___ Data section

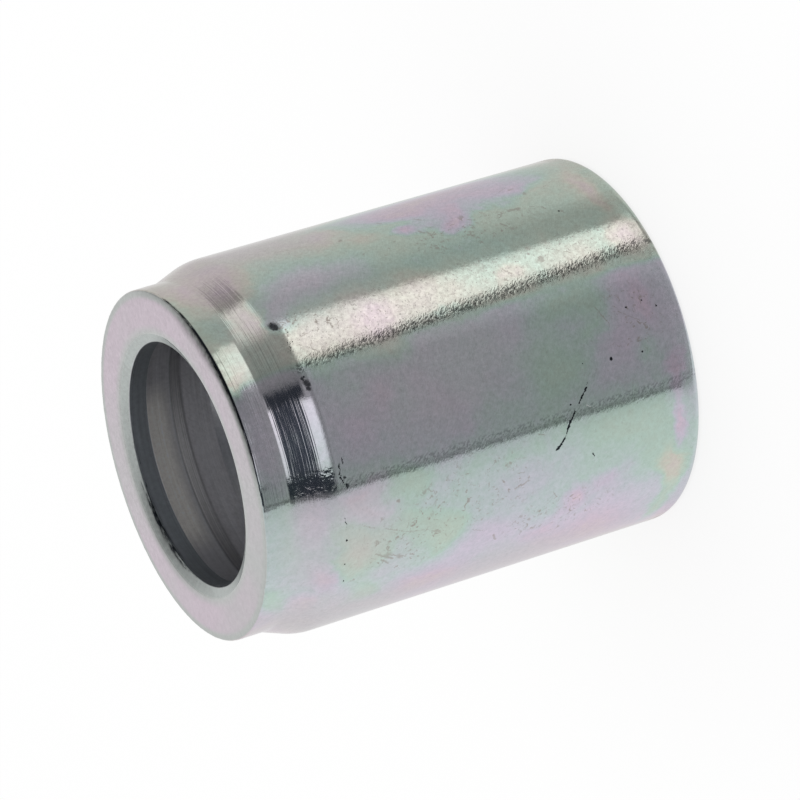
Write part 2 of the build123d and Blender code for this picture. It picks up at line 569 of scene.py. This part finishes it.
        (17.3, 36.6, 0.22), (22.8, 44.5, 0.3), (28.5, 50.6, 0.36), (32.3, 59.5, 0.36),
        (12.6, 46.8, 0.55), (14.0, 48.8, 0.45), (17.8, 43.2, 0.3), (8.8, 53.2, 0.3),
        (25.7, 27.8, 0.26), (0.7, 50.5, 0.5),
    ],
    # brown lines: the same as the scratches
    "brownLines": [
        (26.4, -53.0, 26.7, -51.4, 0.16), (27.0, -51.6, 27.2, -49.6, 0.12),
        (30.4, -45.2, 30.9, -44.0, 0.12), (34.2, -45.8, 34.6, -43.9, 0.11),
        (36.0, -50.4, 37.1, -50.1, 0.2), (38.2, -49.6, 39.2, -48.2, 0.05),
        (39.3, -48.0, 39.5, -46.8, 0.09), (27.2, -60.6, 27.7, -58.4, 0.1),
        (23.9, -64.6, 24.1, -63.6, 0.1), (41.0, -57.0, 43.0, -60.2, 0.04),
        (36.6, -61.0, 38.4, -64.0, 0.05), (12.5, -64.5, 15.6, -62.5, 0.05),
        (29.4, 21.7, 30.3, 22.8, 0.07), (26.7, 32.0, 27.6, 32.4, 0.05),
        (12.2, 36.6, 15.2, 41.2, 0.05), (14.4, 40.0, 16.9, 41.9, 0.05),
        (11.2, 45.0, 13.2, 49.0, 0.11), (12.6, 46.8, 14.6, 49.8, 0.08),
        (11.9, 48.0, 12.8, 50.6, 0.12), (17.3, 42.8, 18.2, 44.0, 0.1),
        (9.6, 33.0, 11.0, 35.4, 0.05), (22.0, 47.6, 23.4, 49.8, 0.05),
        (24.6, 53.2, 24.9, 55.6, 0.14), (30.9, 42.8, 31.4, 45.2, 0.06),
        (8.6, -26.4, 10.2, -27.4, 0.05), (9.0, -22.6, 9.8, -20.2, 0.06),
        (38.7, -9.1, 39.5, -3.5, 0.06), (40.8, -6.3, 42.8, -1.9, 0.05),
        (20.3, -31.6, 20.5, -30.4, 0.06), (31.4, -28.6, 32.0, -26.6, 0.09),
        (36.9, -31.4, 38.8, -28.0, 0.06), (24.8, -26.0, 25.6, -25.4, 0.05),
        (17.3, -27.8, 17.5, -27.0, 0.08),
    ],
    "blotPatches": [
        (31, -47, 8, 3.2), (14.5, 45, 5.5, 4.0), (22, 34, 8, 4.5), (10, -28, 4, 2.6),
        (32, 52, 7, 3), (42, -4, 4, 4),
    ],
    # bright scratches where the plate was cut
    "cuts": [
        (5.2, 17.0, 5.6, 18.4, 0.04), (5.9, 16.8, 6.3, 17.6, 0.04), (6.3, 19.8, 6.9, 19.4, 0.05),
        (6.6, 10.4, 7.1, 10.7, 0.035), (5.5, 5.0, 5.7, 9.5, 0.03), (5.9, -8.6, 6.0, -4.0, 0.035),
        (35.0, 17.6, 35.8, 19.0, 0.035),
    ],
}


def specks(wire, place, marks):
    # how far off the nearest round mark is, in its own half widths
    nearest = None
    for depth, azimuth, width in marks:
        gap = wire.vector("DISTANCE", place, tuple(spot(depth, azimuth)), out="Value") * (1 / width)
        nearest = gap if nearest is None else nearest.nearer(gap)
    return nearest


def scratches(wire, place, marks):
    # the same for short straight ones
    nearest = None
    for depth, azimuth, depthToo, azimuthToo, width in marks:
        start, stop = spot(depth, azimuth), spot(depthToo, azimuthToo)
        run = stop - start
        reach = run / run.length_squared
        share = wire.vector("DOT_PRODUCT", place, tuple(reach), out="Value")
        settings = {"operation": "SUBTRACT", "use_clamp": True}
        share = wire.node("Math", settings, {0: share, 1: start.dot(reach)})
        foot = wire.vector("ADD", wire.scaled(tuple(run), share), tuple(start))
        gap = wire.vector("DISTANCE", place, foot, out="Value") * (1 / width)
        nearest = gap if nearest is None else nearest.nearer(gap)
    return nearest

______

- What to produce
Please return the data above exactly as given.

- Solution for this exercise
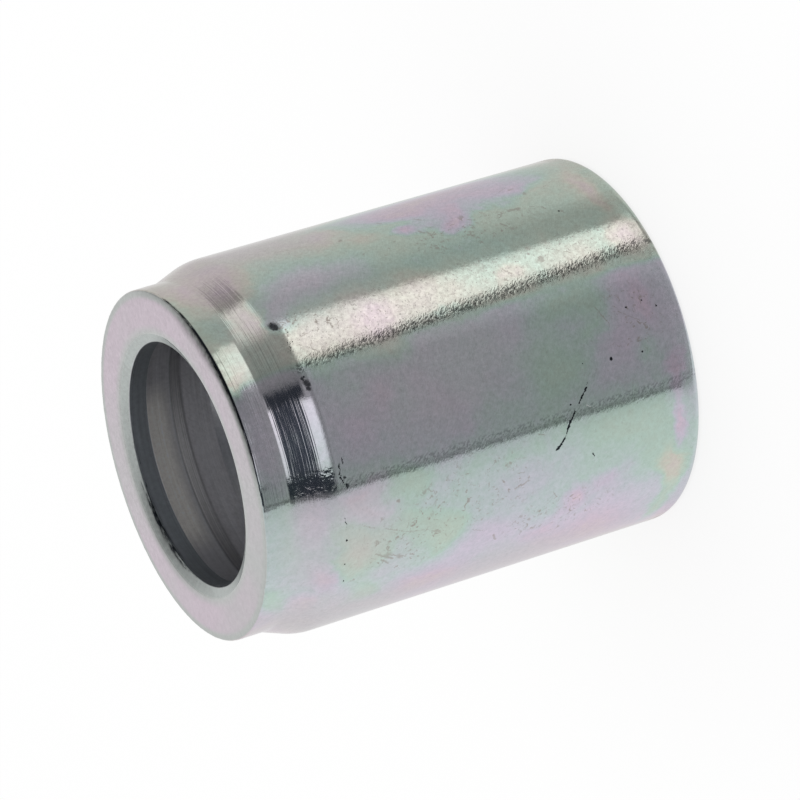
Write part 2 of the build123d and Blender code for this picture. It picks up at line 569 of scene.py. This part finishes it.
        (17.3, 36.6, 0.22), (22.8, 44.5, 0.3), (28.5, 50.6, 0.36), (32.3, 59.5, 0.36),
        (12.6, 46.8, 0.55), (14.0, 48.8, 0.45), (17.8, 43.2, 0.3), (8.8, 53.2, 0.3),
        (25.7, 27.8, 0.26), (0.7, 50.5, 0.5),
    ],
    # brown lines: the same as the scratches
    "brownLines": [
        (26.4, -53.0, 26.7, -51.4, 0.16), (27.0, -51.6, 27.2, -49.6, 0.12),
        (30.4, -45.2, 30.9, -44.0, 0.12), (34.2, -45.8, 34.6, -43.9, 0.11),
        (36.0, -50.4, 37.1, -50.1, 0.2), (38.2, -49.6, 39.2, -48.2, 0.05),
        (39.3, -48.0, 39.5, -46.8, 0.09), (27.2, -60.6, 27.7, -58.4, 0.1),
        (23.9, -64.6, 24.1, -63.6, 0.1), (41.0, -57.0, 43.0, -60.2, 0.04),
        (36.6, -61.0, 38.4, -64.0, 0.05), (12.5, -64.5, 15.6, -62.5, 0.05),
        (29.4, 21.7, 30.3, 22.8, 0.07), (26.7, 32.0, 27.6, 32.4, 0.05),
        (12.2, 36.6, 15.2, 41.2, 0.05), (14.4, 40.0, 16.9, 41.9, 0.05),
        (11.2, 45.0, 13.2, 49.0, 0.11), (12.6, 46.8, 14.6, 49.8, 0.08),
        (11.9, 48.0, 12.8, 50.6, 0.12), (17.3, 42.8, 18.2, 44.0, 0.1),
        (9.6, 33.0, 11.0, 35.4, 0.05), (22.0, 47.6, 23.4, 49.8, 0.05),
        (24.6, 53.2, 24.9, 55.6, 0.14), (30.9, 42.8, 31.4, 45.2, 0.06),
        (8.6, -26.4, 10.2, -27.4, 0.05), (9.0, -22.6, 9.8, -20.2, 0.06),
        (38.7, -9.1, 39.5, -3.5, 0.06), (40.8, -6.3, 42.8, -1.9, 0.05),
        (20.3, -31.6, 20.5, -30.4, 0.06), (31.4, -28.6, 32.0, -26.6, 0.09),
        (36.9, -31.4, 38.8, -28.0, 0.06), (24.8, -26.0, 25.6, -25.4, 0.05),
        (17.3, -27.8, 17.5, -27.0, 0.08),
    ],
    "blotPatches": [
        (31, -47, 8, 3.2), (14.5, 45, 5.5, 4.0), (22, 34, 8, 4.5), (10, -28, 4, 2.6),
        (32, 52, 7, 3), (42, -4, 4, 4),
    ],
    # bright scratches where the plate was cut
    "cuts": [
        (5.2, 17.0, 5.6, 18.4, 0.04), (5.9, 16.8, 6.3, 17.6, 0.04), (6.3, 19.8, 6.9, 19.4, 0.05),
        (6.6, 10.4, 7.1, 10.7, 0.035), (5.5, 5.0, 5.7, 9.5, 0.03), (5.9, -8.6, 6.0, -4.0, 0.035),
        (35.0, 17.6, 35.8, 19.0, 0.035),
    ],
}


def specks(wire, place, marks):
    # how far off the nearest round mark is, in its own half widths
    nearest = None
    for depth, azimuth, width in marks:
        gap = wire.vector("DISTANCE", place, tuple(spot(depth, azimuth)), out="Value") * (1 / width)
        nearest = gap if nearest is None else nearest.nearer(gap)
    return nearest


def scratches(wire, place, marks):
    # the same for short straight ones
    nearest = None
    for depth, azimuth, depthToo, azimuthToo, width in marks:
        start, stop = spot(depth, azimuth), spot(depthToo, azimuthToo)
        run = stop - start
        reach = run / run.length_squared
        share = wire.vector("DOT_PRODUCT", place, tuple(reach), out="Value")
        settings = {"operation": "SUBTRACT", "use_clamp": True}
        share = wire.node("Math", settings, {0: share, 1: start.dot(reach)})
        foot = wire.vector("ADD", wire.scaled(tuple(run), share), tuple(start))
        gap = wire.vector("DISTANCE", place, foot, out="Value") * (1 / width)
        nearest = gap if nearest is None else nearest.nearer(gap)
    return nearest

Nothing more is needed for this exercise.